Я спросил, что значит «сдерживать дыхание». Отец Кассиан ответил: «Дыши незаметно, так, чтобы не было слышно твоего дыхания, чтобы была неподвижной твоя грудь, как будто ты хочешь, чтобы тебя приняли за мертвого». Я спросил: «Некоторые из подвижников говорили, что неразумным сдерживанием дыхания можно повредить себе легкие. Как понять это?». Он ответил: «Такие монахи не поняли Григория Синаита и, думая, что подражают ему, делали именно то, от чего предостерегал преподобный Григорий. Они дышали редко, но глубоко, надувая грудь, как кузнечные меха, чтобы подольше задержать воздух на вдохе (иногда задержка дыхания продолжалась до головокружения и темноты в глазах). Возможно, было бы лучше, чем скрывать метод монаха Никифора и преподобного Григория Синаита из “Добротолюбия”, подробнее объяснить его».

Я опять спросил: «Если монах Ефрем учил тебя Иисусовой молитве, то не знаешь ли ты, как он молился сам?». Тот ответил: «Монах Ефрем разделял Иисусову молитву на четыре вдоха и четыре выдоха. Слово “Господи” внутренне произносилось со вдохом, “Иисусе” – с выдохом, “Христе” – со вдохом и так далее, на каждом слове один вдох и на последующем слове один выдох. Этот способ вначале кажется не только трудным, но и мучительным, но он быстро приводит к преуспеванию. Впоследствии такой ритм можно сохранять во время ходьбы или несложной работы, но это приходит не сразу, а постепенно, и вначале надо упражняться, удалившись в свою келию и завесив окна, так как свет может рассеивать мысли». Я спросил: «Что дает такой образ молитвы?». Он ответил: «Когда я начал так молиться, то мне стало легче отгонять помыслы, и я чувствовал, что мой ум соприкасается с сердцем. Дыхание – это внутренние четки».

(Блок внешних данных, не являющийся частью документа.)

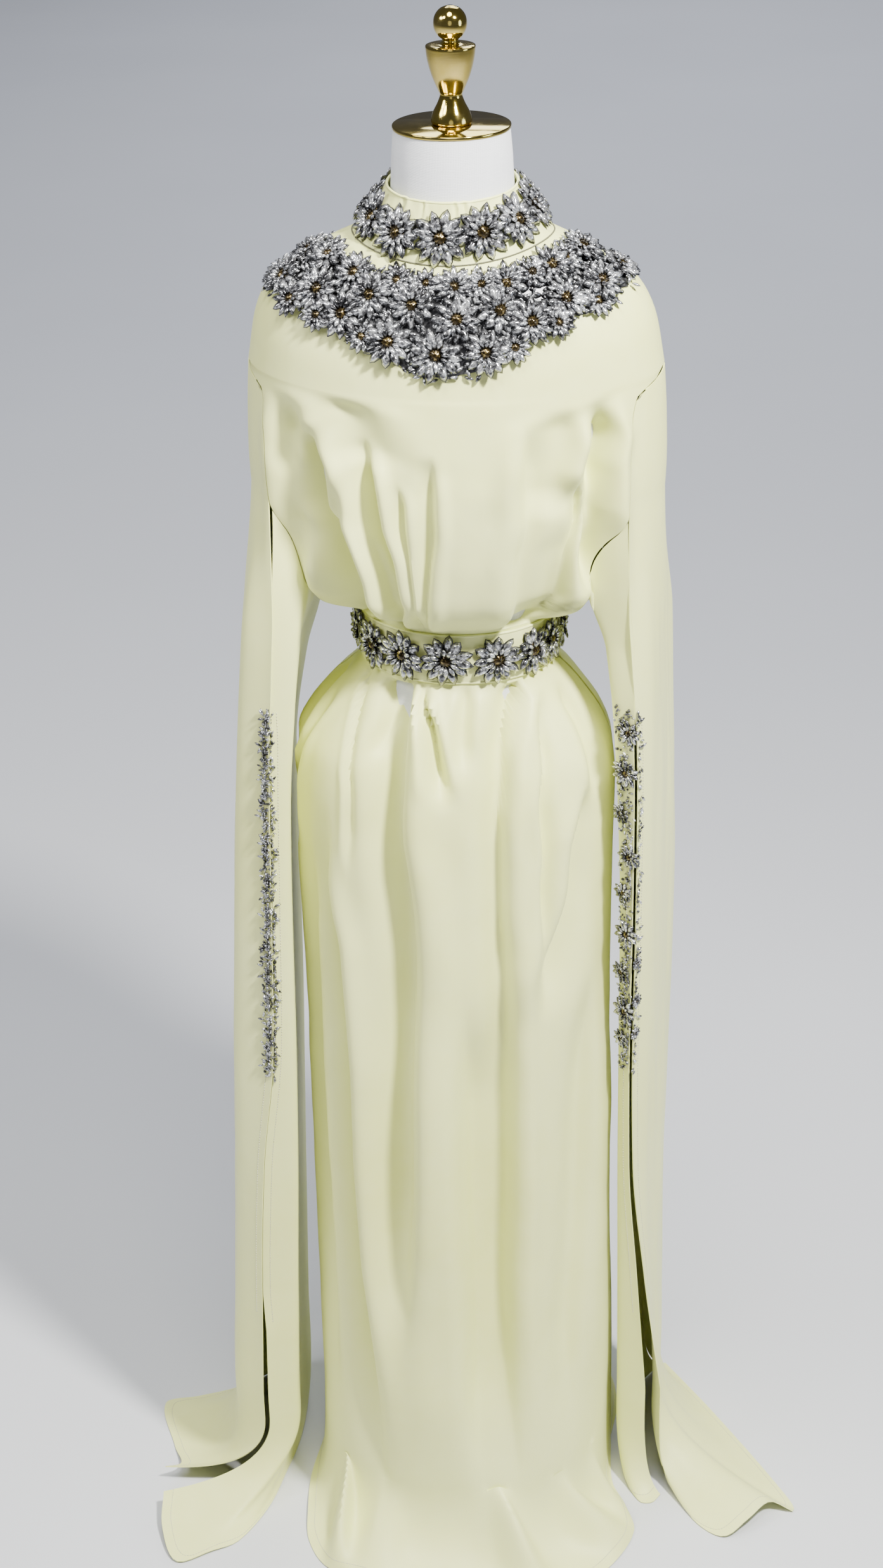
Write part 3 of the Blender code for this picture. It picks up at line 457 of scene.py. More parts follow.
# Pleats of the collar's folded top edge at the front: degrees, width and depth
COLLAR_PLEATS = ((-38, 3.0, -0.0022), (-33, 3.0, 0.0016), (-18, 1.6, -0.0016), (-15.5, 1.4, 0.0012),
                 (9, 1.6, -0.0018), (12, 1.5, 0.0014), (17, 1.6, -0.0020), (21, 3.0, 0.0012))
COLLAR_BLOOMS = """
angle way  radius
-94   0.50 0.0215
-64   0.55 0.0215
-34   0.60 0.0220
-2    0.56 0.0220
27    0.52 0.0220
57    0.50 0.0215
86    0.45 0.0215
116   0.50 0.0210
146   0.52 0.0210
176   0.52 0.0210
206   0.52 0.0210
236   0.50 0.0210
"""
BELT_BLOOMS = """
angle z      radius
-98   1.0400 0.0215
-71   1.0440 0.0210
-50   1.0385 0.0225
-27   1.0380 0.0225
-1    1.0375 0.0232
28    1.0360 0.0225
53    1.0360 0.0220
69    1.0400 0.0215
92    1.0400 0.0215
117   1.0380 0.0220
143   1.0380 0.0220
169   1.0380 0.0220
195   1.0380 0.0220
221   1.0380 0.0220
243   1.0380 0.0215
"""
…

Я спросил: «Не говорил ли тебе монах Ефрем, какое самое большое искушение было у него в пустыне?». Он ответил: «Как же, говорил; это безотчетная тоска, которая внезапно охватывает душу. Тогда пустыня кажется могилой, в которой заключен человек; ему хочется бежать, как будто за ним гонится весь ад, бежать куда попало: или к своим братиям, или в ближайшее село, лишь бы услышать звуки человеческой речи. От тоски мы отличаем уныние. Оно возникает обычно днем, оно похоже на паралич сердца, как будто душа превратилась в камень; человеку ничего не хочется: келия, которая еще недавно была для него источником радости и обителью света, вдруг вызывает у него отвращение, и он думает: “Неужели я завтра снова проснусь в этой темной хижине? Для чего я пришел сюда – для того, чтобы жить без цели, а потом быть зарытым в могилу, которая порастет кустарником и травой? В мире я мог бы делать добрые дела и спастись, а здесь кому я нужен, мне даже трудно произнести краткую молитву, как будто у меня онемел язык”. Пустыня, которую монах любил больше всего на свете, которая ему казалась преддверием рая, теперь кажется ему капканом или волчьей ямой, в которую он попал, как неосторожный зверь. Он смотрит на небо: скорее бы прошел дождь, чтобы забыться во сне. Ему кажется, что солнце стоит неподвижно, ему хотелось бы рукой подтолкнуть его, как шар, чтобы оно двигалось скорее по склону небосвода. Но если он потерпит, то уныние пройдет и снова пустыня покажется ему самым отрадным и прекрасным местом в мире, а келия – невестой, с которой обручена его душа.

Но тоска – это другое чувство. Там не окаменение сердца, а необъяснимый ужас, как будто змея присосалась к груди пустынника или диавол подошел к нему и дышит ему в лицо леденящим дыханием. Это искушение дается не сразу. Те, кто не укрепились в молитве, не выдержали бы его. Тоска и уныние дают монаху необходимый для него опыт – опыт собственной немощи и беспомощности, когда человек ясно понимает, что без благодати Божией он не может бороться со своим бесплотным врагом. Когда испытываешь тоску, надо говорить: “Господи, молитвами отца моего духовного, помилуй меня”,– и по мере твоего послушания будет дана тебе помощь, ради духовного отца».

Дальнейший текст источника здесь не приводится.